Please quote the material exactly, every line of it.

········

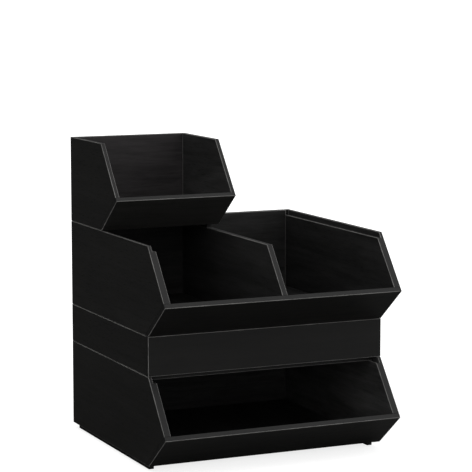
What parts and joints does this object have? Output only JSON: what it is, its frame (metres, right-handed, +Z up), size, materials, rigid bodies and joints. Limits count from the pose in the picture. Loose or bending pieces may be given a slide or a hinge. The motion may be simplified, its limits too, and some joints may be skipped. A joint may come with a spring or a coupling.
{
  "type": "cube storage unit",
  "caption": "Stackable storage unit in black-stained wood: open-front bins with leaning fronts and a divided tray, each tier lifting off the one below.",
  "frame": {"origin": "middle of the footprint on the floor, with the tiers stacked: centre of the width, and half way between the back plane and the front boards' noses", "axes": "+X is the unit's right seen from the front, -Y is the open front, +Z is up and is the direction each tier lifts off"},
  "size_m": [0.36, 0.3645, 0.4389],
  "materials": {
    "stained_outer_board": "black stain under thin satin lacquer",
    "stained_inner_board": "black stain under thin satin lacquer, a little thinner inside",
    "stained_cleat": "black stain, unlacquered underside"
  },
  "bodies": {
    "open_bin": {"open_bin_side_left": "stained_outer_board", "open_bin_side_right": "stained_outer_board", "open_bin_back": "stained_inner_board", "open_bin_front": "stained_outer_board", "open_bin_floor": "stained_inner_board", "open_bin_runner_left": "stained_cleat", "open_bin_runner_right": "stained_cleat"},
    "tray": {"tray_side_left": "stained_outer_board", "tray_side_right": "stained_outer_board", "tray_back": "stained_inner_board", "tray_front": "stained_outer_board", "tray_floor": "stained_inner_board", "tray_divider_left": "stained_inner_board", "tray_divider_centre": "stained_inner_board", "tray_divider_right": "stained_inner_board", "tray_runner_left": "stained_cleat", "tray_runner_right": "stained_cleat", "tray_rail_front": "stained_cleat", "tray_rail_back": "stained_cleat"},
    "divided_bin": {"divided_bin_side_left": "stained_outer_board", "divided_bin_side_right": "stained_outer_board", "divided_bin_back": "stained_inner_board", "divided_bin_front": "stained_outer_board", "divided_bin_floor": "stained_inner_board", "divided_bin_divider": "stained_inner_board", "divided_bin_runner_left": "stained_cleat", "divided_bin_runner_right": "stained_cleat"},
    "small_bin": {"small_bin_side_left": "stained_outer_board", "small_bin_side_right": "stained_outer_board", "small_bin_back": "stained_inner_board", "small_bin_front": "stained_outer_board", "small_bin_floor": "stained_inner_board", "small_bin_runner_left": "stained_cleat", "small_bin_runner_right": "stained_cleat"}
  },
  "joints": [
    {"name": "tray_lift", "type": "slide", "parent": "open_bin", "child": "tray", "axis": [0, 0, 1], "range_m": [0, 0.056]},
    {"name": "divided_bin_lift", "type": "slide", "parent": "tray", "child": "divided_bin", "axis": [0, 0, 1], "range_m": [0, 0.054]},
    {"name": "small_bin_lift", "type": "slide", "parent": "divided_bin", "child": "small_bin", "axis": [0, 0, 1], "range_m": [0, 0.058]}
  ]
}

········

▸ Solved problem:
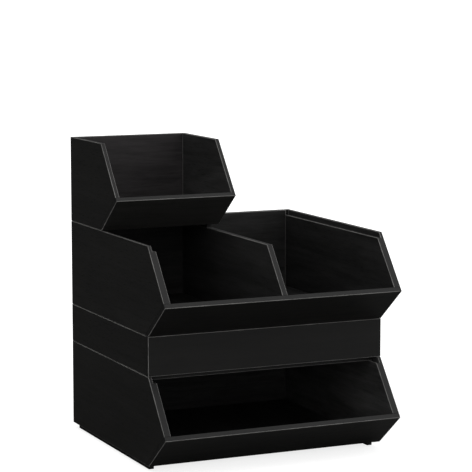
What parts and joints does this object have? Output only JSON: what it is, its frame (metres, right-handed, +Z up), size, materials, rigid bodies and joints. Limits count from the pose in the picture. Loose or bending pieces may be given a slide or a hinge. The motion may be simplified, its limits too, and some joints may be skipped. A joint may come with a spring or a coupling.
{
  "type": "cube storage unit",
  "caption": "Stackable storage unit in black-stained wood: open-front bins with leaning fronts and a divided tray, each tier lifting off the one below.",
  "frame": {"origin": "middle of the footprint on the floor, with the tiers stacked: centre of the width, and half way between the back plane and the front boards' noses", "axes": "+X is the unit's right seen from the front, -Y is the open front, +Z is up and is the direction each tier lifts off"},
  "size_m": [0.36, 0.3645, 0.4389],
  "materials": {
    "stained_outer_board": "black stain under thin satin lacquer",
    "stained_inner_board": "black stain under thin satin lacquer, a little thinner inside",
    "stained_cleat": "black stain, unlacquered underside"
  },
  "bodies": {
    "open_bin": {"open_bin_side_left": "stained_outer_board", "open_bin_side_right": "stained_outer_board", "open_bin_back": "stained_inner_board", "open_bin_front": "stained_outer_board", "open_bin_floor": "stained_inner_board", "open_bin_runner_left": "stained_cleat", "open_bin_runner_right": "stained_cleat"},
    "tray": {"tray_side_left": "stained_outer_board", "tray_side_right": "stained_outer_board", "tray_back": "stained_inner_board", "tray_front": "stained_outer_board", "tray_floor": "stained_inner_board", "tray_divider_left": "stained_inner_board", "tray_divider_centre": "stained_inner_board", "tray_divider_right": "stained_inner_board", "tray_runner_left": "stained_cleat", "tray_runner_right": "stained_cleat", "tray_rail_front": "stained_cleat", "tray_rail_back": "stained_cleat"},
    "divided_bin": {"divided_bin_side_left": "stained_outer_board", "divided_bin_side_right": "stained_outer_board", "divided_bin_back": "stained_inner_board", "divided_bin_front": "stained_outer_board", "divided_bin_floor": "stained_inner_board", "divided_bin_divider": "stained_inner_board", "divided_bin_runner_left": "stained_cleat", "divided_bin_runner_right": "stained_cleat"},
    "small_bin": {"small_bin_side_left": "stained_outer_board", "small_bin_side_right": "stained_outer_board", "small_bin_back": "stained_inner_board", "small_bin_front": "stained_outer_board", "small_bin_floor": "stained_inner_board", "small_bin_runner_left": "stained_cleat", "small_bin_runner_right": "stained_cleat"}
  },
  "joints": [
    {"name": "tray_lift", "type": "slide", "parent": "open_bin", "child": "tray", "axis": [0, 0, 1], "range_m": [0, 0.056]},
    {"name": "divided_bin_lift", "type": "slide", "parent": "tray", "child": "divided_bin", "axis": [0, 0, 1], "range_m": [0, 0.054]},
    {"name": "small_bin_lift", "type": "slide", "parent": "divided_bin", "child": "small_bin", "axis": [0, 0, 1], "range_m": [0, 0.058]}
  ]
}